Should I use a calculator on every question I'm allowed to? No. Use your calculator only when the arithmetic becomes genuinely complex. Most calculator-allowed questions are designed to be solved faster without a calculator. Using it for simple operations costs time and increases error rates.
How much time should I spend on each math question? You get approximately 1.5 minutes per question in the calculator section and 1.25 minutes per question in the no-calculator section. If you're not making progress after 90 seconds, guess and move on.
Is it better to guess or leave SAT math questions blank? Always guess. There's no penalty for wrong answers, and you have a 25% chance of getting it right. Even random guessing will increase your score over leaving questions blank.
What if I freeze up and forget everything during the actual test? Have a recovery protocol ready: reread the question, eliminate obvious wrong answers, try simple numbers, and guess if you're still stuck after 90 seconds. Practice this sequence during your prep so it becomes automatic.

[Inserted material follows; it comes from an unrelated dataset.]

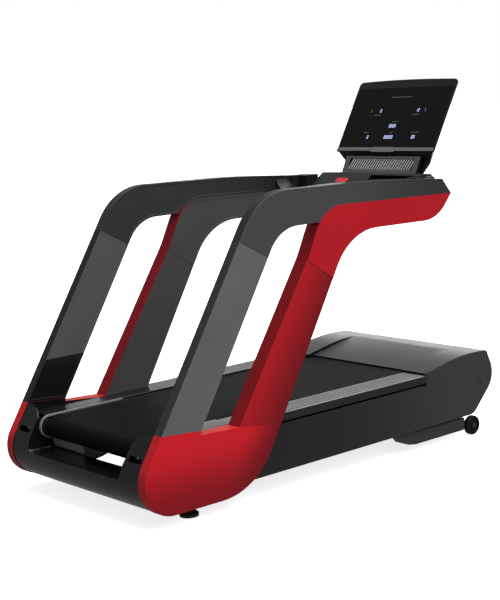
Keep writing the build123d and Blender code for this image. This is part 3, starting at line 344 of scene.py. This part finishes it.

How long before the SAT should I start math prep? If you're already strong in math, 6-8 weeks of focused practice is usually enough to see significant score improvements. You're not learning new content — you're learning new strategies. Sophomores should also look into PSAT prep for National Merit since that test uses the same math format.
Can I improve my SAT math score without taking more math classes? Absolutely. Most score improvements for strong math students come from strategy changes, not content learning. Focus on speed, pattern recognition, and test-taking techniques rather than advancing to higher math courses. And remember, a growing number of test-optional colleges mean your score doesn't always need to be perfect to get in.
Your next step: Take a full-length practice test this weekend. Time yourself strictly and note where you lose points to time pressure versus content gaps. If you're not sure when to take the SAT, figure that out first so you know how much prep time you actually have. That data will tell you exactly where to focus your prep efforts.